GUNS

  


A New Jersey driver who had previously seen the Red Hook housing projects only while passing by on an elevated span of the Brooklyn-Queens Expressway got off the highway the other day, parked, walked into the projects, and met up with Shaina Harrison, a young woman whose job is helping to prevent gun violence among kids in New York City. Harrison is twenty-six years old and has lived in the Red Hook projects all her life. Watching her approach, the Jersey driver wondered if that could really be she. She wore a necklace of big gold-colored links, a pumpkin-orange top, striped drawstring trousers, and cream-colored pumps with gold tips. She is five feet eleven inches tall. Her long, wavy hair, black streaked with cinnamon highlights, fell to below her shoulders.

“Don’t ask me about my hair,” she said, joining the Jersey driver on a playground bench. “My hair is this way today, and it will be completely different tomorrow. You’ve never been to Red Hook before? I love it here. For the rest of my life, I am never going to leave. The apartment I live in used to be my grandmother’s. Her name was Myrtee Harrison and she came up from North Carolina in 1942, when she was thirteen, and started cleaning offices and apartments. When I was ten, she got temporary custody of me and my younger sister, Ashley. My grandmother was part Blackfoot Indian and never let you forget it. When she had to fill out a form, she would put ‘Native American,’ or ‘Other.’ I would joke, ‘Gramma, we’re black! Why can’t we just be black? I don’t want to be more minority than I am already!’

“Gramma died in this apartment, with just me and my sister there,” Harrison went on. “I was eighteen and Ashley was fourteen. After the funeral, we didn’t know what to do, so we just stayed. I had a full scholarship to go to Bowling Green University, in Ohio. But I decided I had to stay here and raise my little sister. I went to John Jay College of Criminal Justice instead.”

Harrison led the Jersey driver on a stroll around the neighborhood. Almost everybody—kids, old ladies pushing walkers, guys drinking beer on benches—said hello to her. “People don’t shoot here as much as they used to,” she said. “I remember when it was so bad you’d hear gunshots and not even run. It was, like, ‘Oh, who is that shooting now?’ Like the bullets belonged to individual people and had names. Everybody knew what a gunshot sounded like and what a firecracker sounded like. Kids of seven and eight years old could tell you the difference right away—and that’s crazy. But Red Hook has gotten better. We even have our own IKEA now! I haven’t heard a gunshot around here in nine or ten months.”

She and the Jersey driver came to the corner of Mill and Henry Streets, at the projects’ northern border. “This is where Ronald D. was shot,” Harrison said. “There was a corner store here, and one night a guy in front of it started shooting at someone else, and Ronald D.—Ronald D. Williams was his name—happened to be in between, and he was shot and killed. Ronald D. was a funny, chubby kid who was not the type of person you might think would probably get shot. That was the saddest shooting.”

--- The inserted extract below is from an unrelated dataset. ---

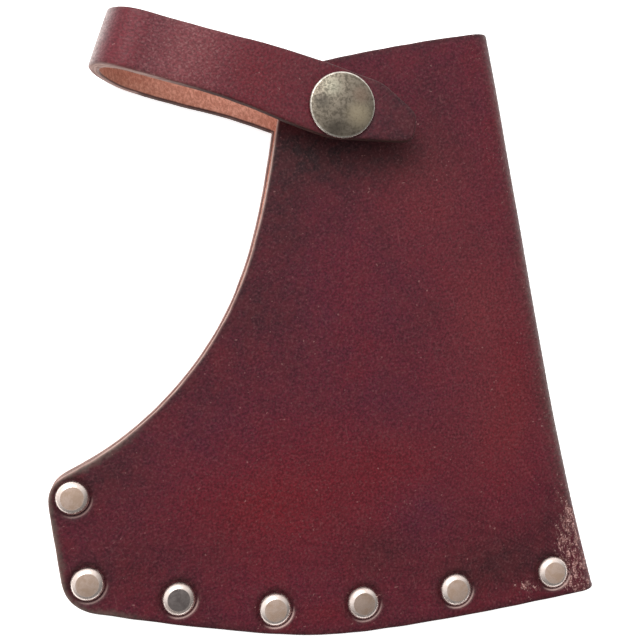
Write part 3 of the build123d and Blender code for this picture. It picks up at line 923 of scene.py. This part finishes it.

On another day, Harrison wore business attire—paisley blouse, brown pleated skirt—as she sat at a conference table in the offices of her employer, New Yorkers Against Gun Violence, in Chinatown. This time, her hairdo consisted of extra-large Chaka Khan-style curls, extending horizontally on either side of her face.

She held up her nails, polished in a peach-pink shade. “See my nails? The person who does my nails has to have a license to do nails. You have to have a license to cut hair, a license to be a plumber. I went to buy a goldfish and the pet-store person wanted proof that I owned a fish tank before he would sell me a goldfish. Many people do not know how easy it can be to purchase a gun without a license. I teach after-school classes in high schools and middle schools, and sometimes I show the kids pictures of gun shows and I ask them, ‘Who do you see in this picture that looks like you? The guns are coming to your community from places where almost nobody looks like you, and you are using these guns to kill each other.’

“If I ask a room of kids at a high school in Crown Heights if they could get a gun if they wanted to, every hand goes up. These kids can get a gun more easily than a MetroCard. There are guns nobody owns, guns you can borrow—community guns.

“The reason kids pick up guns is that they are powerless. I try to let them understand how they can have power. We draw maps of their neighborhoods and figure out who their representatives are. The first time I ask who represents them in the government, they always shout, ‘Obama!’ I try to show them there are dozens and dozens of other people between them and him.

“People sometimes ask them what they want to be when they grow up. Don’t ask that! Ask what they want to be right now! I want to help them find that out—how they can have some direction and some power, without it coming from a gun.”